▼
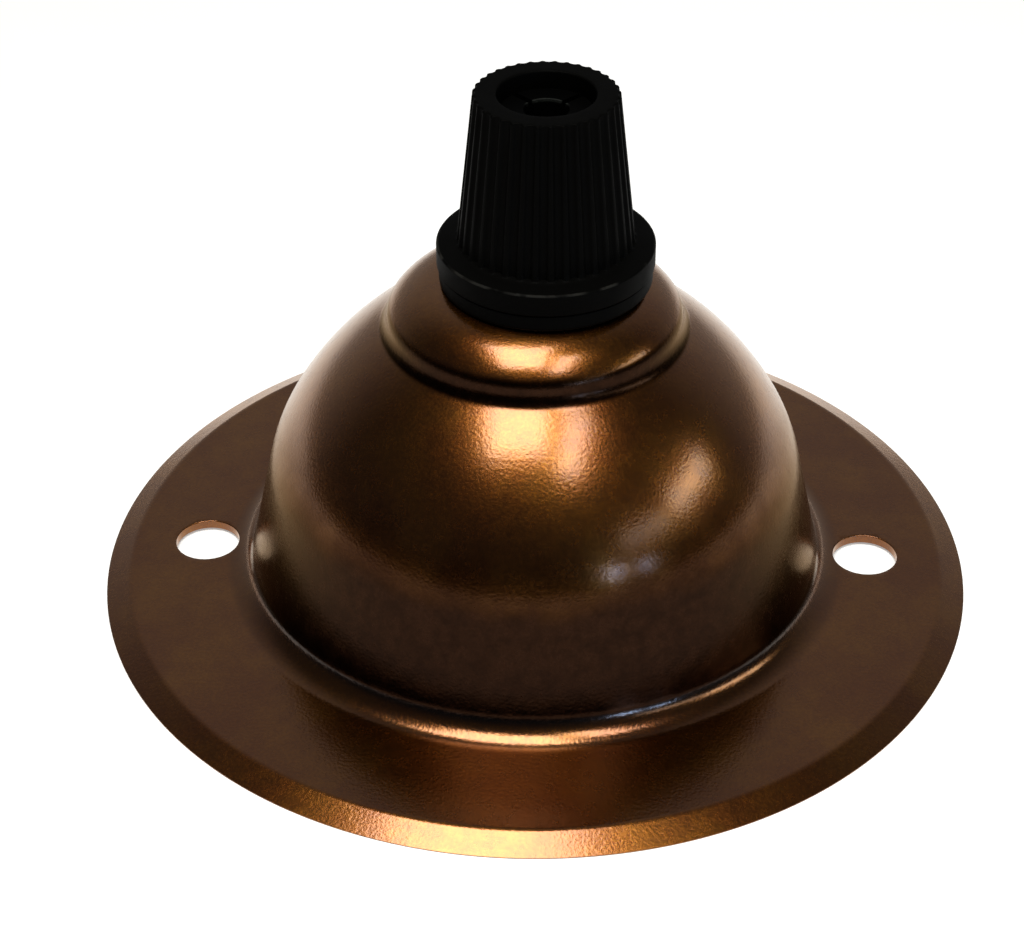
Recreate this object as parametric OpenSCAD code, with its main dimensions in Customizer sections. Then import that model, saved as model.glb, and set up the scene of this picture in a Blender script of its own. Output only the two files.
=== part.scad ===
// Ceiling canopy for a pendant lamp: a pressed brass plate with a domed middle, and a cord grip on its crown.
// The plate is drawn dome up, as it lies on a table. On a ceiling the dome hangs down.
// Origin: centre of the rim, on the face that meets the ceiling. +Z: out of the dome, along the flex.

/* [Plate] */
// Width of the flange, from the dome's foot to the rim
flange_w = 14.1; // [12:0.1:25]
// Thickness of the sheet
sheet_t = 1.0; // [0.7:0.1:1.2]
// Height of the flange's outer face over the ceiling
flange_z = 1.35; // [1.3:0.05:1.8]
// Width of the rim that turns down to the ceiling
bevel_w = 2.8; // [2.4:0.1:4]
// Height of the rim's upright edge
rim_edge = 0.1; // [0.05:0.05:0.4]
// Rounding between the flange and the turned-down rim
bevel_round = 1.4; // [1.3:0.1:3]

/* [Fixing holes] */
// Diameter of a fixing hole
fix_d = 7.4; // [4:0.1:7.6]
// How far a fixing hole reaches into the rounding of the dome's foot
hole_bite = 0.9; // [0:0.1:1.2]

/* [Crown] */
// Height of the crown over the ceiling
crown_z = 38.3; // [37:0.1:40]
// Radius of the crown's flat
crown_flat_r = 9.3; // [9.2:0.1:10.5]
// Radius of the curve that falls away from the flat
crown_arc_r = 8.2; // [7:0.1:10]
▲
Count the lines above in which the word "with" appears, then state only that count.

→ Exercise result
2